** Start of Data lines **

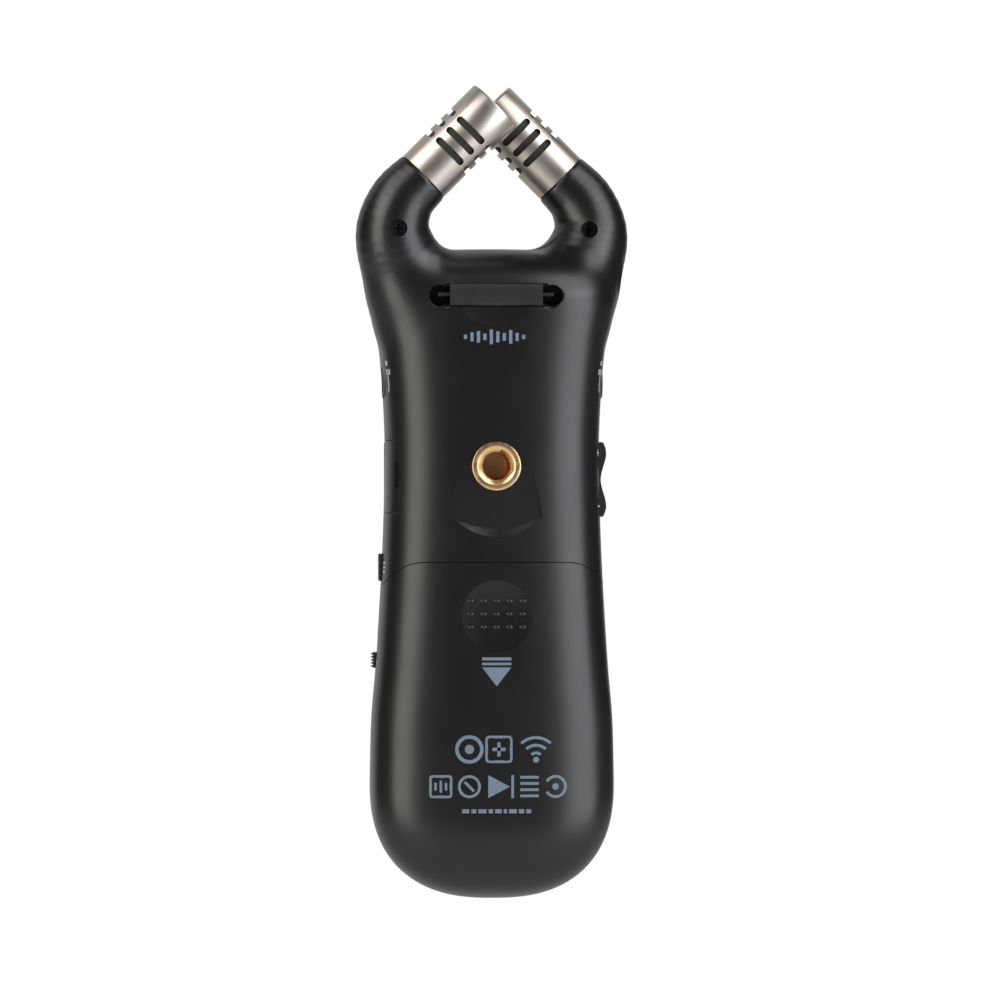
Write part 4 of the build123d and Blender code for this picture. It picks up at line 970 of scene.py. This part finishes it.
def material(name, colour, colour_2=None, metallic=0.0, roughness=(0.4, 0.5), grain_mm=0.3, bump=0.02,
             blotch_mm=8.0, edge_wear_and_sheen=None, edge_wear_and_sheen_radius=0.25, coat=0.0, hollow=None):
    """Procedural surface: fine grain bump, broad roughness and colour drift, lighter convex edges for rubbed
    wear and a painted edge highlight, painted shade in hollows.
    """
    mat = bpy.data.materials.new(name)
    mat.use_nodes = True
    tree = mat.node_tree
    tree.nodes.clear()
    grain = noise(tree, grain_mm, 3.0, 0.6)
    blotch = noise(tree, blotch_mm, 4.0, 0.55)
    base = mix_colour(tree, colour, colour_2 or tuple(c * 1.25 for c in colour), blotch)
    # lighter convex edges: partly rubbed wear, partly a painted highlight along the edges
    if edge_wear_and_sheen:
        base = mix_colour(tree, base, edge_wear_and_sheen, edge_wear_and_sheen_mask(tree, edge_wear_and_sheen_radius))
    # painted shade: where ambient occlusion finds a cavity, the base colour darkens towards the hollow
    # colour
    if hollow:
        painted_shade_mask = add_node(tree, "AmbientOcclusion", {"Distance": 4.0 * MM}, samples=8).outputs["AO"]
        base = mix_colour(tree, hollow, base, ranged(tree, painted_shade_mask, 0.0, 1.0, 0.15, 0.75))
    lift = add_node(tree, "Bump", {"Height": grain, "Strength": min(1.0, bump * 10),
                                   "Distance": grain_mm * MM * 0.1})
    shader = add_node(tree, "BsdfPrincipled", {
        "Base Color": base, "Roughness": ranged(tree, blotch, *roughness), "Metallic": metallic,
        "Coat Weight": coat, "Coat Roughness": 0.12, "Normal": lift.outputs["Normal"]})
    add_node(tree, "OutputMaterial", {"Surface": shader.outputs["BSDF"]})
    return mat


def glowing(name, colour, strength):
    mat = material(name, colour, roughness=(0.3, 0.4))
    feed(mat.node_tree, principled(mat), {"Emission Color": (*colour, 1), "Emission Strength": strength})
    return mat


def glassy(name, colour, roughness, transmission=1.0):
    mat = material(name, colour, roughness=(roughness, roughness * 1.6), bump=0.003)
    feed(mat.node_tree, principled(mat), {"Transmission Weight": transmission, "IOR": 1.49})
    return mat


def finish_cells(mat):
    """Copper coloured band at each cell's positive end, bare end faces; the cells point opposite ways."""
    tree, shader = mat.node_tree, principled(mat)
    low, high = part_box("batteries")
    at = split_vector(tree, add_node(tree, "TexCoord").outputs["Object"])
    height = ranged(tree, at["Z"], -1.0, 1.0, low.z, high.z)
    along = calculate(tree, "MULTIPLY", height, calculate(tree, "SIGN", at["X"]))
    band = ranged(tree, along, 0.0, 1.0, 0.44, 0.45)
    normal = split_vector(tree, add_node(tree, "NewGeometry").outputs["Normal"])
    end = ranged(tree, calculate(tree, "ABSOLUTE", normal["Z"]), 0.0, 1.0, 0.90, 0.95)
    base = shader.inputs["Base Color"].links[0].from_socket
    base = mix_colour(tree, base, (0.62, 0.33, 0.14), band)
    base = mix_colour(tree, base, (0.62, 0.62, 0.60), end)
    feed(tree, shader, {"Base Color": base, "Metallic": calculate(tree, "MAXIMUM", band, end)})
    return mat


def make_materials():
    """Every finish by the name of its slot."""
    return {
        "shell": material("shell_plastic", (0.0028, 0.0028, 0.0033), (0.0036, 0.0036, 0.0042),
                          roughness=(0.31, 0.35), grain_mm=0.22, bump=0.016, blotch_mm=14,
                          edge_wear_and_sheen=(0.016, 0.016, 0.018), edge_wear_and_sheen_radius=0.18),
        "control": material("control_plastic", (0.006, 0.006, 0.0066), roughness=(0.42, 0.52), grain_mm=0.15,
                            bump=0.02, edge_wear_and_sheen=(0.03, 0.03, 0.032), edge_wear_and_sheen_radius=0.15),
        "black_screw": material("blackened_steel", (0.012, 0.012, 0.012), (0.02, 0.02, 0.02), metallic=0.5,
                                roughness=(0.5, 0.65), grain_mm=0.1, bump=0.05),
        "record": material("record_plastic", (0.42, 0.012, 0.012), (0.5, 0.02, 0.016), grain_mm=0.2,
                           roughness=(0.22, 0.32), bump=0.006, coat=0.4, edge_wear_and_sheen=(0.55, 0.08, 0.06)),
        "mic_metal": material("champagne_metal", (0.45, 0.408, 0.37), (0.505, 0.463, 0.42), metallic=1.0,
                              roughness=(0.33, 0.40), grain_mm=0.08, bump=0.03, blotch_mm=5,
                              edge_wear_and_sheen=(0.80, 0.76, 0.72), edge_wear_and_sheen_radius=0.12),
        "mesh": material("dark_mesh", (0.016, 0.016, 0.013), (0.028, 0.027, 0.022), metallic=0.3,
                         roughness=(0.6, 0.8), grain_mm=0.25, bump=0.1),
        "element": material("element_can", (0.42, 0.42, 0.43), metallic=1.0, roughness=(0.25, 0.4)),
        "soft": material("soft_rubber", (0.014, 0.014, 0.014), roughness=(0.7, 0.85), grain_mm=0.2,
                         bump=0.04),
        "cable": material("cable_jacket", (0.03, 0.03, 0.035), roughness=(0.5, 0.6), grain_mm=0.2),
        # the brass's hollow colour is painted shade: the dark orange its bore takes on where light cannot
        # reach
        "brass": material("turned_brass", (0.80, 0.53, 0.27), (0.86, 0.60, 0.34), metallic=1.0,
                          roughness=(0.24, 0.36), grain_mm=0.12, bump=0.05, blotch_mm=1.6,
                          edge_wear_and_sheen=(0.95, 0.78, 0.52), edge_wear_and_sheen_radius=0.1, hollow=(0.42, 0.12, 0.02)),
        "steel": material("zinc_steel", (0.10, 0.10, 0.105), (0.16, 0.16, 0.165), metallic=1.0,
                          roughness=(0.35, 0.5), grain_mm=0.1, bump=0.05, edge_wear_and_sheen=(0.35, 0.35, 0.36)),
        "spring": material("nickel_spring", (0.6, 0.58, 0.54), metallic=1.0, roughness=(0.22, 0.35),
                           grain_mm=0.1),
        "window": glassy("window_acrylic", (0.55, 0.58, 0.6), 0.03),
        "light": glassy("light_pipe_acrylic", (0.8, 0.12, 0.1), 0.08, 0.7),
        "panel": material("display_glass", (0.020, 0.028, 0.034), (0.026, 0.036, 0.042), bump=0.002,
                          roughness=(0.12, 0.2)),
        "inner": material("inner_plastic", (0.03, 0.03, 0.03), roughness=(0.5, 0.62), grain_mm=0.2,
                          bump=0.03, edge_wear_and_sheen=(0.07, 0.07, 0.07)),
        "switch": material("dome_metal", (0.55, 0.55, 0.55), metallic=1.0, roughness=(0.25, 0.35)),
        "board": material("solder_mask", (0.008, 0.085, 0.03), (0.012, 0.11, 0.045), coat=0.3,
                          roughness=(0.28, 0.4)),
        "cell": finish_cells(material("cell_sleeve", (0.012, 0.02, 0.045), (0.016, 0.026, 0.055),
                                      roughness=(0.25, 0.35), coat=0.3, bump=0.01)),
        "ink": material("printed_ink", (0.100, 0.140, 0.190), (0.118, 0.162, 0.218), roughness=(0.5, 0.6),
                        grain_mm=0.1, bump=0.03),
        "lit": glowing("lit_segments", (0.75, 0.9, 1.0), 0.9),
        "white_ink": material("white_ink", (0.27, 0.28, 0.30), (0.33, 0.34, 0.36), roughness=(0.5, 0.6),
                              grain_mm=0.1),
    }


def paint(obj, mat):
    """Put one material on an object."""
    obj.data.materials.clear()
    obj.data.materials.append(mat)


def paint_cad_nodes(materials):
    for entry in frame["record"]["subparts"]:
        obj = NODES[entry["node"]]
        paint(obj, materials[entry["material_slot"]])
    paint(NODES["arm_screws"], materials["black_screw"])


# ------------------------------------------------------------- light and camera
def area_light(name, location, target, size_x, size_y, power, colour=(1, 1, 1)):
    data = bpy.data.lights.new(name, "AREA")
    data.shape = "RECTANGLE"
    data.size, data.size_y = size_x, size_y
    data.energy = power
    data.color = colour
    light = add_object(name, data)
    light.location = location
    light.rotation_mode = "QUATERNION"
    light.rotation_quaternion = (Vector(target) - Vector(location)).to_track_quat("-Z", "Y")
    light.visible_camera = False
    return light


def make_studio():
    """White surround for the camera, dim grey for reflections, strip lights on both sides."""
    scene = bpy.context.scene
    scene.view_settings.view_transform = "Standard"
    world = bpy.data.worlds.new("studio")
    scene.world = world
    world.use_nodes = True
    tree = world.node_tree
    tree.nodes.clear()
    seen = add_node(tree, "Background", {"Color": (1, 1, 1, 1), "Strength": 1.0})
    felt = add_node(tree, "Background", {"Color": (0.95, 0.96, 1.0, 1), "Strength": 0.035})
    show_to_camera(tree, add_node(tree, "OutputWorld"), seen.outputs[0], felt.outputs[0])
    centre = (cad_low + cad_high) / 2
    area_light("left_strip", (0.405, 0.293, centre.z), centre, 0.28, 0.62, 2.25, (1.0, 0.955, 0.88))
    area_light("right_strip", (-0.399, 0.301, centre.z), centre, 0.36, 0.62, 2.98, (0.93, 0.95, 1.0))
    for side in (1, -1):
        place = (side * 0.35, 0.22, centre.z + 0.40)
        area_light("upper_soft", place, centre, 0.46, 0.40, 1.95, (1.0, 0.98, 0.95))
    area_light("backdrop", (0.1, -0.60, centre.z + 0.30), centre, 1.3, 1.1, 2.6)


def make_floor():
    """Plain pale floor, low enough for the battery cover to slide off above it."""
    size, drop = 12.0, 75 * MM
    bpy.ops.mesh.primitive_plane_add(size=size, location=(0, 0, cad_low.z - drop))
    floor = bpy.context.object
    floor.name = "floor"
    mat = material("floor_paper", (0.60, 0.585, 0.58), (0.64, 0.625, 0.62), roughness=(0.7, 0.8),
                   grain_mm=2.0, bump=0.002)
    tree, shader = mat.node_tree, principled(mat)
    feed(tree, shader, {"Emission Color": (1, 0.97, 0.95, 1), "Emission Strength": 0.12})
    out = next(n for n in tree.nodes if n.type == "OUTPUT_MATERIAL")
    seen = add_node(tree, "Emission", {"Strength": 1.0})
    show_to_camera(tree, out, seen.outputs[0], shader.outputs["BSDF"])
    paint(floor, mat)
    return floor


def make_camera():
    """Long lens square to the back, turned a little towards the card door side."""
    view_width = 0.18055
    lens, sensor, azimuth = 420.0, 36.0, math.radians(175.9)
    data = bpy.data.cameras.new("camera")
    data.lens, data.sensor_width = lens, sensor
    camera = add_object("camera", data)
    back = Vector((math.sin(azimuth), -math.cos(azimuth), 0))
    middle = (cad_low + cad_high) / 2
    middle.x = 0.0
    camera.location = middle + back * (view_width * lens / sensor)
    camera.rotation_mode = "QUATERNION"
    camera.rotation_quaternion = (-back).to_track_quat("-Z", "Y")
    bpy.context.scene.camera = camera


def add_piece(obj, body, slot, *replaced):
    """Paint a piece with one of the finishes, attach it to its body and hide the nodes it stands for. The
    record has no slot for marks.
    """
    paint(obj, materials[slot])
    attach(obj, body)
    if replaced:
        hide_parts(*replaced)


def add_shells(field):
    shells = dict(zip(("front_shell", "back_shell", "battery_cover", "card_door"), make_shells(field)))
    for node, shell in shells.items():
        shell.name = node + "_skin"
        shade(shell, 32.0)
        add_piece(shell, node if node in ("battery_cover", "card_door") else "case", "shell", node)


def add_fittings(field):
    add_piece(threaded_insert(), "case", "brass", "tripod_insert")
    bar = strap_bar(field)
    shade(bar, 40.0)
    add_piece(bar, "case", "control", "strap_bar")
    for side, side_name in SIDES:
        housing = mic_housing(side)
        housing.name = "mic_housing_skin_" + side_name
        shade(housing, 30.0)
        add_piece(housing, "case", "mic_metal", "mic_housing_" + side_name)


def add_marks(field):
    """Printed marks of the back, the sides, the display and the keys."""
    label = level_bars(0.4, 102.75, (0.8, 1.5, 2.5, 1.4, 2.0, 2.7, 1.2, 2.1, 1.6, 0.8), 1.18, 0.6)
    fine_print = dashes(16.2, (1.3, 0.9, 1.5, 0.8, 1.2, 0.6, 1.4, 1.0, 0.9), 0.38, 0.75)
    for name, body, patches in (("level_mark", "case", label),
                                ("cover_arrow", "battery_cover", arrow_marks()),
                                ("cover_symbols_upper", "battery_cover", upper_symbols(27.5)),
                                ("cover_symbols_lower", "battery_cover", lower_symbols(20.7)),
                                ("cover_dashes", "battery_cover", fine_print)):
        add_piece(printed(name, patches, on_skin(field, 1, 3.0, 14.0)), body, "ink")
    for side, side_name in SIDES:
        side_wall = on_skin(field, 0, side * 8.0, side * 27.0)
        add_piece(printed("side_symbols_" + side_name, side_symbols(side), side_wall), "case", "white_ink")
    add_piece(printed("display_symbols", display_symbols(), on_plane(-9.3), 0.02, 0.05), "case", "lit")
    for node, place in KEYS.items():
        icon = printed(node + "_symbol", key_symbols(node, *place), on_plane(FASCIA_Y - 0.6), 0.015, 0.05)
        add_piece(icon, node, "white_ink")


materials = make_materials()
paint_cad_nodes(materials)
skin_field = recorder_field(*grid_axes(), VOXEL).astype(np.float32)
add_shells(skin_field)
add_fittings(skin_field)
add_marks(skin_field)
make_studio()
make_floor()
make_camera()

** End of Data lines **

### Directions for this task
Copy each line holding the word "replaced" from the listing above.

### Written solution
def add_piece(obj, body, slot, *replaced):
    if replaced:
        hide_parts(*replaced)